WoMin is a regional platform, sponsored by IANRA, which unifies African women in thefight against resource extraction which destroys land, eco-systems, livelihoods and lives.  WoMin seeks to advance alternatives from the perspective of the majority of Africa’s citizens – peasant and working class women – for a more just, equitable and eco-friendly African development agenda.

Between 5-6 October, WoMin will through solidarity field trips bear witness to land grabs from local communities by the Royal Bafokeng Nation in Rustenburg, and the impacts on local food production, and hear how the desperate living conditions of workers and community members in Marikana deeply impact women. In Witbank and Carolina, WoMin will witness the burning coal fields of abandoned mines in the Highveld, and hear about the impacts of Carolina’s poisoned waters on the health and well-being of its local citizens. And in Ekurhuleni, we will visit workers and communities that have been abandoned when mining operations cease. All of these devastating impacts of extractives activities have differential and disproportionate impacts upon women because of their role in domestic food provisioning, the care of sick household members, and their responsibilities for cooking, cleaning and washing.

The official launch of WoMin will take place on 9th October, 18h15 at the Women’s Jail at Constitution Hill where representatives from the continent and elsewhere in the world will testify to the impact of minerals and natural resources extraction on women, and their struggles to counter these effects and propose development alternatives.  
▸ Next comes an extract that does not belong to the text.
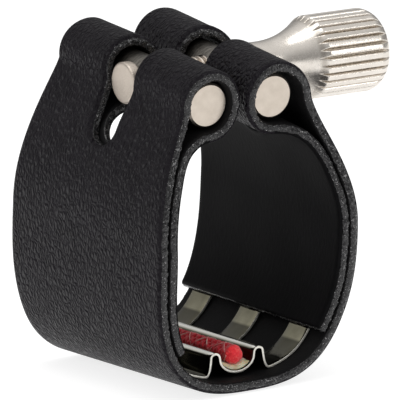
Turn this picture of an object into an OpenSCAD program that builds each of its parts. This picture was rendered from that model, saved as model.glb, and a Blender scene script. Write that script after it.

From 7-11 October the WoMin regional conference will be held at Stay City, Berea in Johannesburg with representation from 16 countries in Africa. There will also be participants from Accion Ecologica in Ecuador, the MST in Brazil which has been acting as the secretariat to the National Movement for Popular Sovereignty against Mining in Brazil, the International Women and Mining Network (RIMM), and the indigenous anti-extractivist Idle No More movement in North America. UN Women and a host of civil society bodies working on extractives in South Africa and the region will also be present.